9. The learned counsel for petitioner has pointed out another good reason for restoring back possession. The learned counsel for petitioners
argued that even if the delivery of possession relied upon by the ''Mandi Samiti'' is accepted, then this Court may not take notice of it as the
''Dakhalnama'' has not been executed in accordance with law. According to him, the law requires it to be signed by two witnesses, which legal
requirement was not compiled as it has not been signed by even a single witness and, therefore, even the delivery of possession set up by petitioner
is no delivery of possession in eye of law. We have examined ''Dakhalnama'', a copy of which has been filed by ''Mandi Samiti''. It does not bear
signature of any witness before whom said possession could be said to have been delivered. It is normal mode in executing document while
delivering possession under law and, therefore, even ''Dakhalnama'' in question cannot be considered to have been executed In accordance with
law. In any case, if the State Government still considers that acquisition of same land is essential for construction of ''Mandi''. it can still acquire it.
There is no fetter on its power.
10. For aforesaid reasons, the writ petition succeeds and is allowed, the notification dated 30.9.1989 Issued u/s 4(1) and notification dated
24.9.1990 issued u/s 6 of the Land Acquisition Act (Annexures-1 and 2 to writ petition) in respect of plot Nos. 2256. 2256/1. 2257, 2259. 2264.
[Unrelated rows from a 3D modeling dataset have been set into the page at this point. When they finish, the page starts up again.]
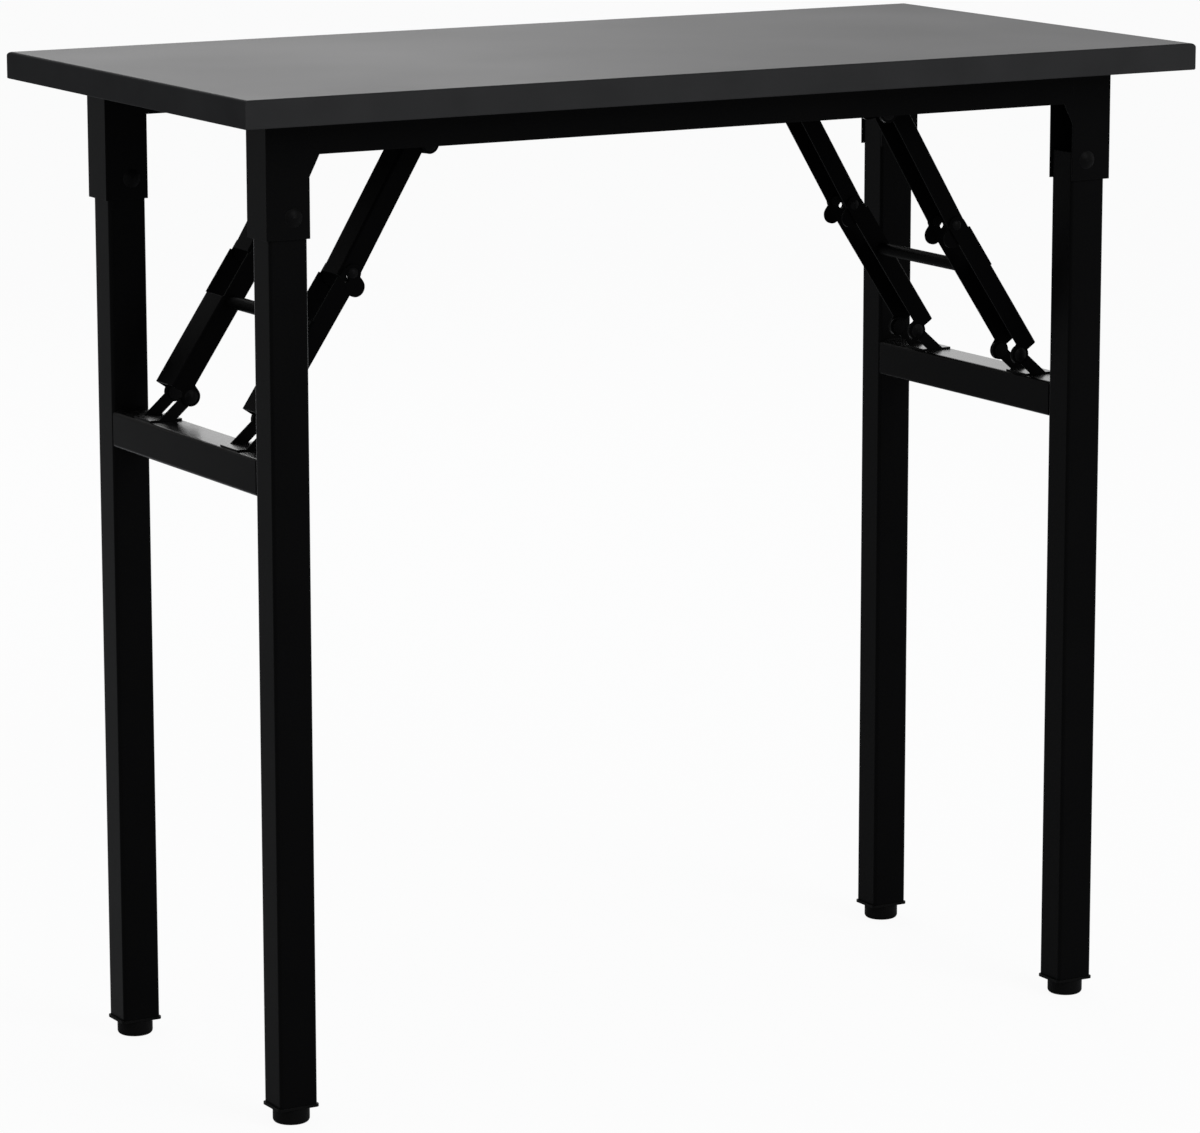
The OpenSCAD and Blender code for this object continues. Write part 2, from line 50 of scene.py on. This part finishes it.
lens_data = bpy.data.cameras.new("photo_lens")
lens_data.sensor_width = FILM_WIDTH_MM
lens_data.lens = LENS_MM
lens_data.clip_end = FARTHEST_SEEN
photo_camera = bpy.data.objects.new("photo_camera", lens_data)
bpy.context.scene.collection.objects.link(photo_camera)
look = Vector((
    math.sin(photo_azimuth) * math.cos(photo_pitch),
    math.cos(photo_azimuth) * math.cos(photo_pitch),
    -math.sin(photo_pitch),
))
aim = look.to_track_quat("-Z", "Y").to_matrix().to_4x4()
roll = Matrix.Rotation(photo_roll, 4, "Z")
photo_camera.matrix_world = Matrix.Translation(photo_eye) @ aim @ roll
bpy.context.scene.camera = photo_camera
bpy.context.scene.view_settings.view_transform = "Standard"

# Studio: a white room that the camera, gloss and glass see at full white.
# Diffuse light from it is weaker, so the lamps shape the desk.
ROOM_FILL = 0.55
ROOM_TINT = (0.95, 0.97, 1.0, 1)
WHITE = (1, 1, 1, 1)

room = bpy.data.worlds.new("white_room")
bpy.context.scene.world = room
room.use_nodes = True
room_nodes, room_links = room.node_tree.nodes, room.node_tree.links
room_nodes.clear()
room_path = room_nodes.new("ShaderNodeLightPath")
seen_or_gloss = room_nodes.new("ShaderNodeMath")
seen_or_gloss.operation = "MAXIMUM"
seen_or_glass = room_nodes.new("ShaderNodeMath")
seen_or_glass.operation = "MAXIMUM"
room_links.new(room_path.outputs["Is Camera Ray"], seen_or_gloss.inputs[0])
room_links.new(room_path.outputs["Is Glossy Ray"], seen_or_gloss.inputs[1])
room_links.new(seen_or_gloss.outputs[0], seen_or_glass.inputs[0])
room_links.new(room_path.outputs["Is Transmission Ray"], seen_or_glass.inputs[1])
room_fill = room_nodes.new("ShaderNodeBackground")
room_fill.inputs["Color"].default_value = ROOM_TINT
room_fill.inputs["Strength"].default_value = ROOM_FILL
room_white = room_nodes.new("ShaderNodeBackground")
room_white.inputs["Color"].default_value = WHITE
room_white.inputs["Strength"].default_value = 1.0
room_mix = room_nodes.new("ShaderNodeMixShader")
room_out = room_nodes.new("ShaderNodeOutputWorld")
room_links.new(seen_or_glass.outputs[0], room_mix.inputs["Fac"])
room_links.new(room_fill.outputs[0], room_mix.inputs[1])
room_links.new(room_white.outputs[0], room_mix.inputs[2])
room_links.new(room_mix.outputs[0], room_out.inputs["Surface"])

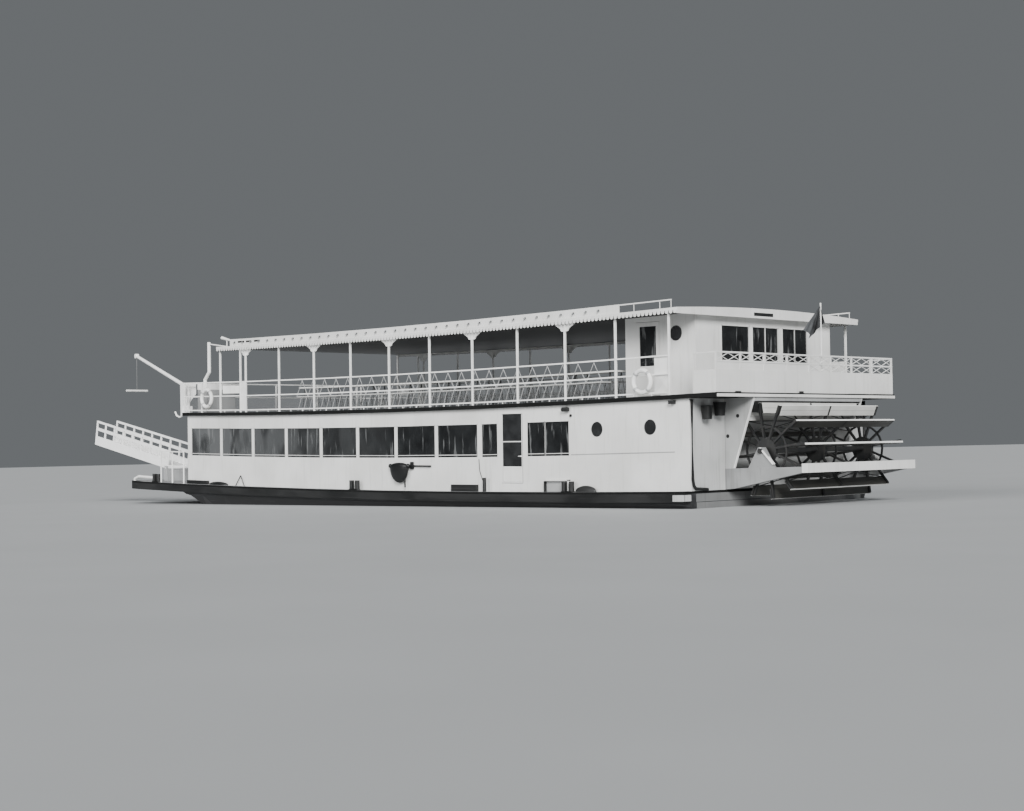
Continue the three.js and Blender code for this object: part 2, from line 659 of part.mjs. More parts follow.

2266. 2269. 2270 and 2272 of village Mawana. Pargana and Tehsil Hastinapur. district Meerut are declared to have lapsed on the date of taking
over of possession and making of award u/s 11 of Land Acquisition Act and, therefore, the ''Mandi Samiti'' was neither entitled to take possession
nor it is entitled to retain possession. The above mentioned two notifications, though they lapsed, are being quashed in respect of petitioners land in
dispute. It is further declared that petitioners are entitled to obtain and retain possession of land in dispute. It is kept open for State Government to
draw fresh acquisition proceedings in respect of land of petitioners in accordance with law, if it still requires. Costs on parties.